В отличие от маньериста Бальоне, маститый учёный Беллори слыл ревностным сторонником академизма, опирающегося на античное искусство и прежде всего на творения Рафаэля. Однако ни тот ни другой не смогли возвыситься до понимания демократического и подлинно новаторского искусства Караваджо, хотя именно благодаря своим высказываниям о художнике, пусть даже в основном негативным, оба вошли в историю, и она сохранила их более чем скромные имена и сочинения.

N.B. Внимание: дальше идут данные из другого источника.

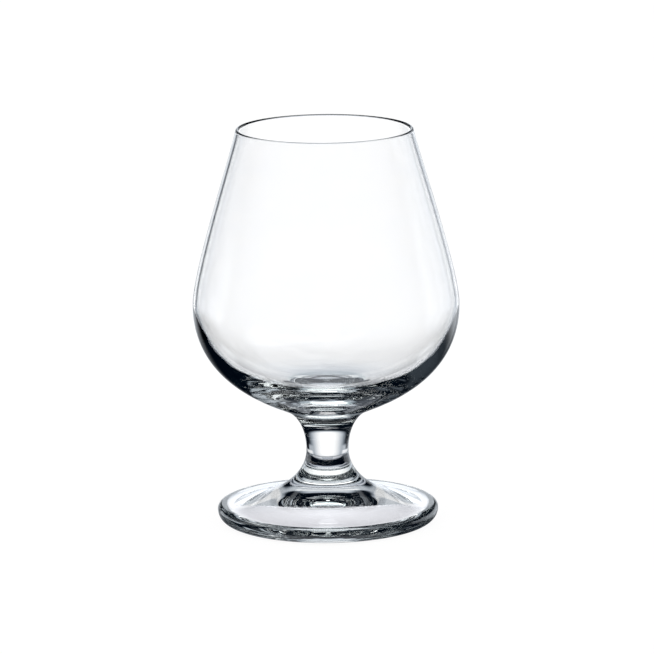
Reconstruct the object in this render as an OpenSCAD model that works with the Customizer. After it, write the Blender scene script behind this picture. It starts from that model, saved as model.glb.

В Италии благоговейное отношение к классическому наследию было прочной традицией вплоть до появления Караваджо. Он первым выступил как ниспровергатель общепризнанных канонов и авторитетов. Никто раньше не осмеливался открыто выступать против античности, даже маньеристы, которые в поисках причудливых форм, выдаваемых ими за нечто новое, без устали повторяя одни и те же сюжеты, уводили искусство в сторону от великих ренессансных достижений. В своём неприятии маньеризма и столь же далёкого от жизни академизма Караваджо задался целью обновить искусство во имя достижения новых высот в отображении окружающего мира, понимании природы вещей и сути человека. Глубоко усвоив и вобрав в себя всё лучшее, что дал Ренессанс, он не исключал ради обновления художественного языка и достижения большей достоверности даже разрыва с мастерами Возрождения, в частности с Рафаэлем из-за его чрезмерной приверженности прекрасному и чуть ли не обожествления идеальной красоты.